Get down deeper and down
Down down deeper and down
Down down deeper and down
Get down deeper and down
That of course would be the status quo if he had his way. Mind you his pleasure at an exchange rate of 109 to the US Dollar does have a fly in the ointment. After all it has happened after he did nothing as opposed to the currency rise following his “bold action” in January. I would suggest that Bank of Japan staff who want a career describe the recent phase as an example of the “masterly inaction” so beloved of the apochryphal civil servant Sir Humphrey Appleby.
I pointed out on twitter yesterday that Mario Draghi would be celebrating as the Euro dipped into the 1.06s versus the US Dollar. He needed something like that as you see the effective or trade weighted exchange rate for the Euro has risen in 2016 in spite of the 80 billion Euros a month of QE bond purchases. There is still a way to go from the 94.7 of now to the 92.7 of then. A Baldrick style cunning plan might be for the Euro to leave the European Union….Oh hang on.
As you can see there is much going on and if we compare this to a possible 0.25% interest-rate rise in the US we see again a bazooka and a pea shooter. Although of course the two factors are correlated so we can never entirely split them. But much is in play as we remind ourselves that unless there is life on Mars it is a zero-sum game.

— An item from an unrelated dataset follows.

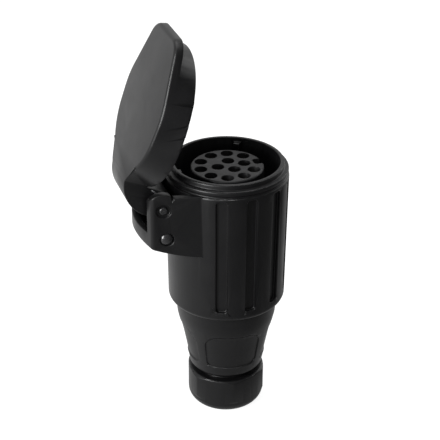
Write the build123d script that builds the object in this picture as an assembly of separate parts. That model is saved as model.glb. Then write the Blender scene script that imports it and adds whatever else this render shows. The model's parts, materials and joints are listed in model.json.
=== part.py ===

I did say I would look at the UK which recently has been reversing some of its depreciation. It has a case for a lower currency due to its current account deficit but whilst the economic numbers are good now the problem will be the inflation of 2017 and maybe beyond. Meanwhile having checked the booming UK Retail Sales numbers let me say thank you ladies,women and girls one more time and I am on the case.